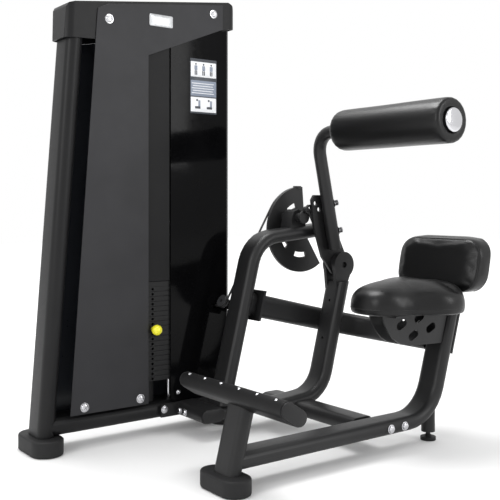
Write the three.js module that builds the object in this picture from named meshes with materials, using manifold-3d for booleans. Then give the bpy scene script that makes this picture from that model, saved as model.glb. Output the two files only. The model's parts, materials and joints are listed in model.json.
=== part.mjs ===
// Ab crunch machine: weight tower, far frame with the arm's pivot, near frame with the seat.
// Units are millimetres and +Z is up. Working frame: X = 0 on the seat's centre plane (+X away from the
// tower), Y = 0 just behind the front foot (+Y towards the back pad). The whole part is moved at the end
// so that the origin is the bottom centre of its bounding box.
import * as THREE from 'three';
import { mergeVertices } from 'three/addons/utils/BufferGeometryUtils.js';
import Module from 'manifold-3d';

const wasm = await Module();
wasm.setup();

// ---------------------------------------------------------------- driving dimensions
const GAP = 0.3;                                   // clearance between touching pieces
const TUBE = { w: 100, t: 50 };                    // flat oval frame tube
const COLUMN = { w: 120, t: 60 };                  // flat oval tower tube
const SEAT_BEAM = { w: 85, t: 45 };
const RAIL_Z = 85;                                 // centre height of every base rail

const TOWER = { x: -680, frontY: -298, lean: 0.077, rearY: 413, bootTop: 54, beamTop: 114 };
const CAP = { y0: -234, y1: 462, frontZ: 1385, rearZ: 1494, topFront: 1504, topRear: 1594, wall: 3.6 };
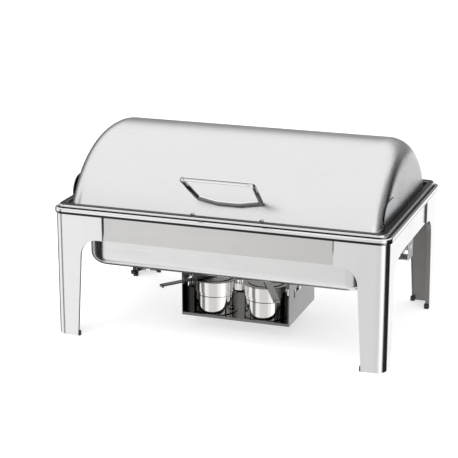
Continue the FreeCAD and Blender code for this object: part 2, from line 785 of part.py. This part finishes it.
def make_tray_hanger(name, side):
    """Angle plate under the water pan, inside the tray's side."""
    body = new_body(f"tray_hanger_{name}")
    outer, gauge = "tray_half - tray_gauge", "hanger_gauge"
    outline = [(f"{side} * ({x})", z) for x, z in (
        (outer, "hanger_low"), (outer, "pan_floor"), (f"{outer} - hanger_flange", "pan_floor"),
        (f"{outer} - hanger_flange", f"pan_floor - {gauge}"),
        (f"{outer} - {gauge}", f"pan_floor - {gauge}"), (f"{outer} - {gauge}", "hanger_low"))]
    pad(body, "XZ_Plane", "-hook_rear - hanger_margin", "hook_rear - hook_front + 2 * hanger_margin",
        outline)


def make_tray_pins():
    pins = []
    plate, height = number("tray_half - tray_gauge"), number("hook_height")
    length = number("hook_length")
    for side in SIDES.values():
        for hook in ("hook_front", "hook_rear"):
            def at(x):
                return Vector(side * x, number(hook), height)
            shank = round_bar(at(plate), at(plate + length - 1), number("hook_radius"))
            pins.append(shank.fuse(round_bar(at(plate + length - 2), at(plate + length),
                                             number("hook_head"))))
    shaped("tray_pins", Part.makeCompound(pins))


# ---- burners ------------------------------------------------------------------------------------

def handle_strip():
    """Flat strip along +X from its root, with its far end turned down."""
    length, width = number("cover_handle"), number("cover_handle_width")
    gauge, lip = number("cover_handle_gauge"), number("cover_handle_lip")
    strip = Part.makeBox(length, width, gauge, Vector(0, -width / 2, 0))
    strip = strip.fuse(Part.makeBox(gauge, width, lip + gauge, Vector(length - gauge, -width / 2, -lip)))
    fold = [edge for edge in strip.Edges if edge.BoundBox.YLength > width - 0.1
            and edge.BoundBox.XMin > length - 0.1 and edge.BoundBox.ZMin > gauge - 0.1]
    return strip.makeFillet(gauge - 0.1, fold)


def make_burner(name, turn):
    """Cup, collar, fuel can and the cover that swings on a post beside the cup.

    turn is the direction of the cover's handle, in degrees from the front towards the right.
    """
    x, y, base = f"cup_{name}", "cup_y", "tray_floor + tray_gauge"
    gauge = "cup_gauge"
    cup = new_body(f"burner_cup_{name}")
    disc(cup, "XY_Plane", base, "cup_height", [(x, y, "cup_radius")])
    disc(cup, "XY_Plane", f"{base} + cup_height", f"cup_height - {gauge}",
         [(x, y, f"cup_radius - {gauge}")], kind="Pocket")
    soften(cup, "2", level_at(base))

    can_base = f"{base} + {gauge}"
    can = new_body(f"fuel_can_{name}")
    disc(can, "XY_Plane", can_base, "can_height", [(x, y, "can_radius")])
    disc(can, "XY_Plane", f"{can_base} + can_height", "can_height - 0.6", [(x, y, "can_radius - 0.6")],
         kind="Pocket")
    gel = new_body(f"fuel_gel_{name}")
    disc(gel, "XY_Plane", f"{can_base} + 0.6", "gel_height", [(x, y, "can_radius - 0.7")])

    post = f"{x} + cover_arm"
    rim = f"{base} + cup_height"
    collar = new_body(f"burner_collar_{name}")
    skirt = f"{rim} - collar_height"
    disc(collar, "XY_Plane", skirt, "collar_height + collar_top", [(x, y, "collar_radius")])
    ear = rectangle(f"{x} + ear_root", f"{y} - ear_radius", post, f"{y} + ear_radius")
    pad(collar, "XY_Plane", skirt, "ear_height", ear)
    disc(collar, "XY_Plane", skirt, "ear_height", [(post, y, "ear_radius")])
    disc(collar, "XY_Plane", rim, "collar_height + 1", [(x, y, "cup_radius + 0.1")], kind="Pocket")
    disc(collar, "XY_Plane", f"{rim} + collar_top", "collar_top + 1", [(x, y, "mouth_radius")], kind="Pocket")

    seat = f"{rim} + collar_top + rest_gap"
    cover = new_body(f"burner_cover_{name}")
    disc(cover, "XY_Plane", seat, "cover_gauge", [(x, y, "cover_radius")])
    pad(cover, "XY_Plane", seat, "cover_gauge", ear)
    disc(cover, "XY_Plane", seat, "cover_gauge", [(post, y, "ear_radius")])
    disc(cover, "XY_Plane", f"{seat} + cover_gauge", "cover_step", [(x, y, "cover_radius - 9")])
    disc(cover, "XY_Plane", f"{seat} + cover_gauge", "cover_gauge + 1", [(post, y, "post_radius + pin_play")],
         kind="Pocket")

    handle = shaped(f"cover_handle_{name}", handle_strip())
    handle.Placement = Placement(Vector(0, 0, 0), Rotation(Vector(0, 0, 1), turn - 90))
    places = {"x": x, "y": f"{y} + centre_y", "z": f"{seat} + cover_gauge + cover_step"}
    for axis, place in places.items():
        handle.setExpression(f"Placement.Base.{axis}", full(place))

    foot = Vector(number(post), number(y), number(f"{skirt} + ear_height"))
    neck = Vector(foot.x, foot.y, number(f"{seat} + cover_gauge + rest_gap"))
    crown = neck + Vector(0, 0, number("post_head_height"))
    stem = round_bar(foot, neck, number("post_radius"))
    shaped(f"cover_post_{name}", stem.fuse(round_bar(neck, crown, number("post_head"))))


# ---- whole object -------------------------------------------------------------------------------

def build():
    fill_sheet()
    make_rim_bead()
    make_inner_ring()
    make_aprons()
    for name, (side, end) in MIRRORS.items():
        make_leg(name, side, end)
        make_foot_pads(name, side, end)
    make_lid_shell()
    make_lid_handle()
    make_handle_nuts()
    make_rest_lugs()
    make_arm_rivets()
    for name, side in SIDES.items():
        make_hinge_arm(name, side)
        make_pivot(name, side)
        make_tray_hanger(name, side)
    make_bracket_screws()
    make_pans()
    make_pan_fittings()
    make_fuel_tray()
    make_tray_pins()
    make_burner("left", -38)
    make_burner("right", 26.5)
    document.recompute()


def export():
    for item in document.Objects:
        if {"Invalid", "Error"} & set(item.State):
            raise RuntimeError(f"{item.Label} did not compute: {item.State}")
    for piece in subparts:
        if piece.Shape.isNull() or not piece.Shape.isValid():
            raise RuntimeError(f"{piece.Label} has no valid shape")
    os.makedirs("parts", exist_ok=True)
    for piece in subparts:
        piece.Shape.exportStep(f"parts/{piece.Label}.step")
        print(f"{piece.Label}: {len(piece.Shape.Solids)} solid(s), {piece.Shape.Volume / 1000:.2f} cm3")


build()
export()
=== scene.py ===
"""Roll-top chafing dish in satin and polished stainless steel, on a pale studio floor."""

import math

import bpy
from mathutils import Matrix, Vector


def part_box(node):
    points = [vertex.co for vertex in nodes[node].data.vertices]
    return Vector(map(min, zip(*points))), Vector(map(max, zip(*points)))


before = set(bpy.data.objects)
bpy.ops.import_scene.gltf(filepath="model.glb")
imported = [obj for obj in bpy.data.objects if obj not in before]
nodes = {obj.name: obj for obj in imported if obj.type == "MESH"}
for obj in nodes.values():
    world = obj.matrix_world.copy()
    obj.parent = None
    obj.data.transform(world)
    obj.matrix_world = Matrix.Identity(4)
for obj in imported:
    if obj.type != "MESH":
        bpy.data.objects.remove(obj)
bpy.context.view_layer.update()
MM = 0.001
CORNERS = {"front_left": (-1, -1), "front_right": (1, -1), "rear_left": (-1, 1), "rear_right": (1, 1)}


# ---- shader helpers -------------------------------------------------------------------------------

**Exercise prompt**
Write out each line exactly as it appears, from the line with "from mathutils import Matrix, Vector" up to and including the line with "in imported if".

**Task output**
from mathutils import Matrix, Vector


def part_box(node):
    points = [vertex.co for vertex in nodes[node].data.vertices]
    return Vector(map(min, zip(*points))), Vector(map(max, zip(*points)))


before = set(bpy.data.objects)
bpy.ops.import_scene.gltf(filepath="model.glb")
imported = [obj for obj in bpy.data.objects if obj not in before]
nodes = {obj.name: obj for obj in imported if obj.type == "MESH"}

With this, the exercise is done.